What to work on:
Extract the complete listing and output it unchanged.

☆ ☆ ☆ ☆ ☆

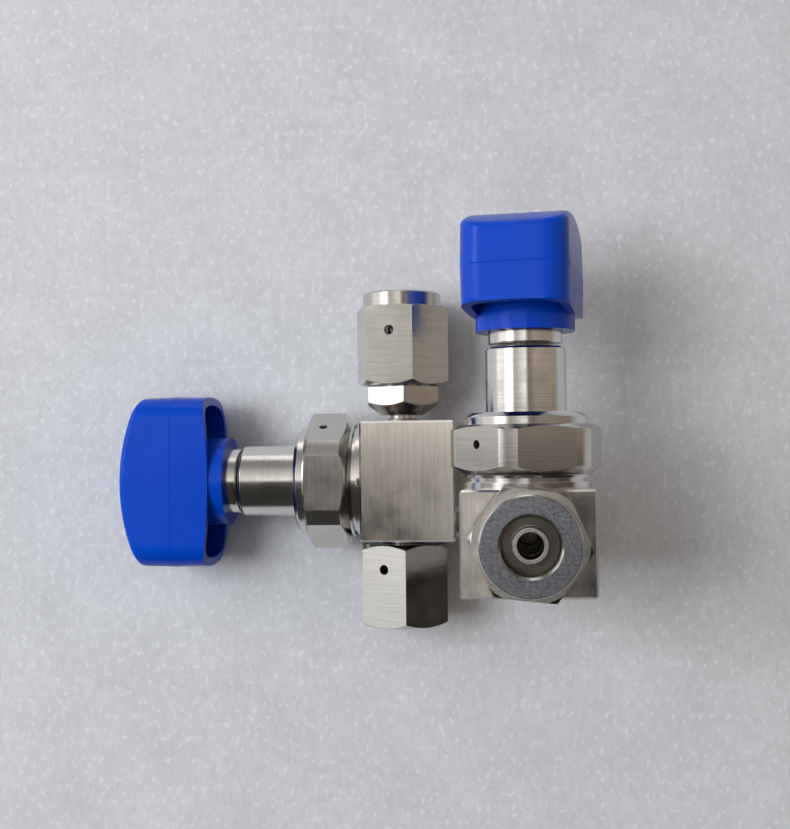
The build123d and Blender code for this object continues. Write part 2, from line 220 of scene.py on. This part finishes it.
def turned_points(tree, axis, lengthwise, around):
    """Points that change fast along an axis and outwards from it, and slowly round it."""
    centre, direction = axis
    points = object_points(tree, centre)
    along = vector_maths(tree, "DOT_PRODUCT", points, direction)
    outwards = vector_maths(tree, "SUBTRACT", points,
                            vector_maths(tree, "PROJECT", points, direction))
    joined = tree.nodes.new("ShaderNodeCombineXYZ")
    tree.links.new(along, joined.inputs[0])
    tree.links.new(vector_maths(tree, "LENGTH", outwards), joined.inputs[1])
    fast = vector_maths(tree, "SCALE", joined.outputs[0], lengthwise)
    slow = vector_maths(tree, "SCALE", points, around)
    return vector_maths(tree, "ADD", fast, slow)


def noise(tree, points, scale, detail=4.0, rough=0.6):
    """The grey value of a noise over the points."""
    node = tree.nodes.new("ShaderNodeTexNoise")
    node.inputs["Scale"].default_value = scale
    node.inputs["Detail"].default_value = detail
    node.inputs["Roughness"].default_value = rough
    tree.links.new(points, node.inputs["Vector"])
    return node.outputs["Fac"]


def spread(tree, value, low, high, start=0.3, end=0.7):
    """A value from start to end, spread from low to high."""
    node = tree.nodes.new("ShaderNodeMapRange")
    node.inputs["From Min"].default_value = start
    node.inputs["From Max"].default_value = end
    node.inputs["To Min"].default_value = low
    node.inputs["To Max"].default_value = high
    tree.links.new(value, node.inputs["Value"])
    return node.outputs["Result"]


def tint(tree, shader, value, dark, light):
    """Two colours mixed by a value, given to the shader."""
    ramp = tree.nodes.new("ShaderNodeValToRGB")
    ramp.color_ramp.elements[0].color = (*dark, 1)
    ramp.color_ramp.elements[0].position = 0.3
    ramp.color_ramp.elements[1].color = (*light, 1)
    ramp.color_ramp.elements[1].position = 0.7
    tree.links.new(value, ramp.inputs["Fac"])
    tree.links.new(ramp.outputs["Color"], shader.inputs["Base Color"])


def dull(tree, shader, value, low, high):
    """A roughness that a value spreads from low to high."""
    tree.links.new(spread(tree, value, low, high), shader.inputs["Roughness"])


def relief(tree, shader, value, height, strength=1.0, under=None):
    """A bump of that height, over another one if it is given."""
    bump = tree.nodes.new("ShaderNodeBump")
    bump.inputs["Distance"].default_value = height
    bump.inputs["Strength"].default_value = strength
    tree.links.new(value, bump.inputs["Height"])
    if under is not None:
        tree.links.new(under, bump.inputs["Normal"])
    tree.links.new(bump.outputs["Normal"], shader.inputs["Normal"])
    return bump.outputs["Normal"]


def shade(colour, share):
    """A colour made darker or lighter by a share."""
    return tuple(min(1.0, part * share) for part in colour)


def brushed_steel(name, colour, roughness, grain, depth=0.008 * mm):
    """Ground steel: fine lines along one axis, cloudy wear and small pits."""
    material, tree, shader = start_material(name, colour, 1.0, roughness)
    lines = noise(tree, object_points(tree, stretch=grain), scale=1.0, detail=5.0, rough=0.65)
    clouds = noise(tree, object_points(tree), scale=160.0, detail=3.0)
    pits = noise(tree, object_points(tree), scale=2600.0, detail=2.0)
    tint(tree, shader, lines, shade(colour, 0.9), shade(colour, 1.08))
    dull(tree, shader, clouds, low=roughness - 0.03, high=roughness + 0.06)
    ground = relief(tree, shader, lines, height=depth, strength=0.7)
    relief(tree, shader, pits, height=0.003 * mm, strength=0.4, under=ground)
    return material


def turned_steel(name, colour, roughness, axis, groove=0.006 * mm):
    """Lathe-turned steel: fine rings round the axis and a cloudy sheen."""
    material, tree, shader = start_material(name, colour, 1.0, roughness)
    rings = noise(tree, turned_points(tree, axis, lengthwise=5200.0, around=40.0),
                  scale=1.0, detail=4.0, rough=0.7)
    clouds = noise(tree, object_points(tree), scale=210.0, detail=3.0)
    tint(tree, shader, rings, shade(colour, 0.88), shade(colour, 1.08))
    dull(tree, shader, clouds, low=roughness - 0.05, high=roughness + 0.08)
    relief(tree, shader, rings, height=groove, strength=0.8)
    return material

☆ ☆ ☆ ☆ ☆

Answer below:
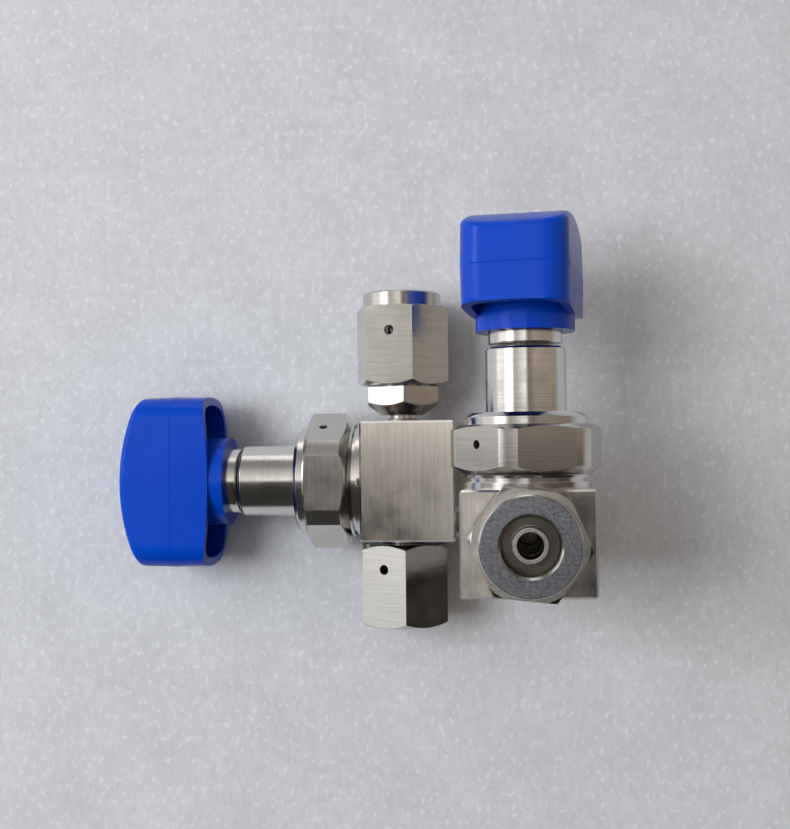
The build123d and Blender code for this object continues. Write part 2, from line 220 of scene.py on. This part finishes it.
def turned_points(tree, axis, lengthwise, around):
    """Points that change fast along an axis and outwards from it, and slowly round it."""
    centre, direction = axis
    points = object_points(tree, centre)
    along = vector_maths(tree, "DOT_PRODUCT", points, direction)
    outwards = vector_maths(tree, "SUBTRACT", points,
                            vector_maths(tree, "PROJECT", points, direction))
    joined = tree.nodes.new("ShaderNodeCombineXYZ")
    tree.links.new(along, joined.inputs[0])
    tree.links.new(vector_maths(tree, "LENGTH", outwards), joined.inputs[1])
    fast = vector_maths(tree, "SCALE", joined.outputs[0], lengthwise)
    slow = vector_maths(tree, "SCALE", points, around)
    return vector_maths(tree, "ADD", fast, slow)


def noise(tree, points, scale, detail=4.0, rough=0.6):
    """The grey value of a noise over the points."""
    node = tree.nodes.new("ShaderNodeTexNoise")
    node.inputs["Scale"].default_value = scale
    node.inputs["Detail"].default_value = detail
    node.inputs["Roughness"].default_value = rough
    tree.links.new(points, node.inputs["Vector"])
    return node.outputs["Fac"]


def spread(tree, value, low, high, start=0.3, end=0.7):
    """A value from start to end, spread from low to high."""
    node = tree.nodes.new("ShaderNodeMapRange")
    node.inputs["From Min"].default_value = start
    node.inputs["From Max"].default_value = end
    node.inputs["To Min"].default_value = low
    node.inputs["To Max"].default_value = high
    tree.links.new(value, node.inputs["Value"])
    return node.outputs["Result"]


def tint(tree, shader, value, dark, light):
    """Two colours mixed by a value, given to the shader."""
    ramp = tree.nodes.new("ShaderNodeValToRGB")
    ramp.color_ramp.elements[0].color = (*dark, 1)
    ramp.color_ramp.elements[0].position = 0.3
    ramp.color_ramp.elements[1].color = (*light, 1)
    ramp.color_ramp.elements[1].position = 0.7
    tree.links.new(value, ramp.inputs["Fac"])
    tree.links.new(ramp.outputs["Color"], shader.inputs["Base Color"])


def dull(tree, shader, value, low, high):
    """A roughness that a value spreads from low to high."""
    tree.links.new(spread(tree, value, low, high), shader.inputs["Roughness"])


def relief(tree, shader, value, height, strength=1.0, under=None):
    """A bump of that height, over another one if it is given."""
    bump = tree.nodes.new("ShaderNodeBump")
    bump.inputs["Distance"].default_value = height
    bump.inputs["Strength"].default_value = strength
    tree.links.new(value, bump.inputs["Height"])
    if under is not None:
        tree.links.new(under, bump.inputs["Normal"])
    tree.links.new(bump.outputs["Normal"], shader.inputs["Normal"])
    return bump.outputs["Normal"]


def shade(colour, share):
    """A colour made darker or lighter by a share."""
    return tuple(min(1.0, part * share) for part in colour)


def brushed_steel(name, colour, roughness, grain, depth=0.008 * mm):
    """Ground steel: fine lines along one axis, cloudy wear and small pits."""
    material, tree, shader = start_material(name, colour, 1.0, roughness)
    lines = noise(tree, object_points(tree, stretch=grain), scale=1.0, detail=5.0, rough=0.65)
    clouds = noise(tree, object_points(tree), scale=160.0, detail=3.0)
    pits = noise(tree, object_points(tree), scale=2600.0, detail=2.0)
    tint(tree, shader, lines, shade(colour, 0.9), shade(colour, 1.08))
    dull(tree, shader, clouds, low=roughness - 0.03, high=roughness + 0.06)
    ground = relief(tree, shader, lines, height=depth, strength=0.7)
    relief(tree, shader, pits, height=0.003 * mm, strength=0.4, under=ground)
    return material


def turned_steel(name, colour, roughness, axis, groove=0.006 * mm):
    """Lathe-turned steel: fine rings round the axis and a cloudy sheen."""
    material, tree, shader = start_material(name, colour, 1.0, roughness)
    rings = noise(tree, turned_points(tree, axis, lengthwise=5200.0, around=40.0),
                  scale=1.0, detail=4.0, rough=0.7)
    clouds = noise(tree, object_points(tree), scale=210.0, detail=3.0)
    tint(tree, shader, rings, shade(colour, 0.88), shade(colour, 1.08))
    dull(tree, shader, clouds, low=roughness - 0.05, high=roughness + 0.08)
    relief(tree, shader, rings, height=groove, strength=0.8)
    return material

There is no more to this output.